The passing and the rubbing makes it a fan favorite; the side-by-side racing make it a driver favorite, too. While the crews deal with the adjustment of the car from day into night, the drivers have to find the grooves that work best with their cars and have to make more on-track decisions that affect the race.

"It's not an easy track by any means," four-time champion Jeff Gordon said. "It's more of a driver's track, I guess. If you want to drive straighter into the corner and run around the bottom, then you can. If you want to arc in and run the high line, then you can. The driver has some flexibility in what you can do with the car. Any track that you go to that has that ... the drivers are going to like it."

Though that doesn't mean it doesn't puzzle them. With nightfall comes a cooler track, less grip and a shift in which lines work for certain cars.

"The thing that you normally fight the most is forward bite up off the corner and tight in the center," Earnhardt Jr. said. "So you're constantly trying to figure out subtle ways to improve the car without making one worse than the other.

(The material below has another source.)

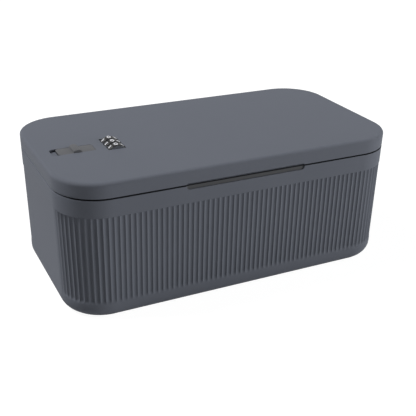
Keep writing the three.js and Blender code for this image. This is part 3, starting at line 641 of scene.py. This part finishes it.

"You've got to get your car turning in the center, so you've got to give up something. So hopefully when [the crew does] help you in the middle, they don't make it difficult to get up off the corners. So you sort of struggle with those two issues all night long."

At Richmond, we've seen drivers speed off to comfortable finishes, we've seen side-by-side finishes and we've seen drivers bump drivers to steal victories. We've seen just about everything and the key, the drivers say, is the size of the race track.

"It's the right sized track," points leader Jimmie Johnson said. "Aerodynamics can play a role here but we're still going slow enough where we can race side-by-side, lean on each other, use the bumper if needed. I think the speed is the right speed for our race cars. It's a wide short track with a lot of room and a couple of lanes for us to race side by side."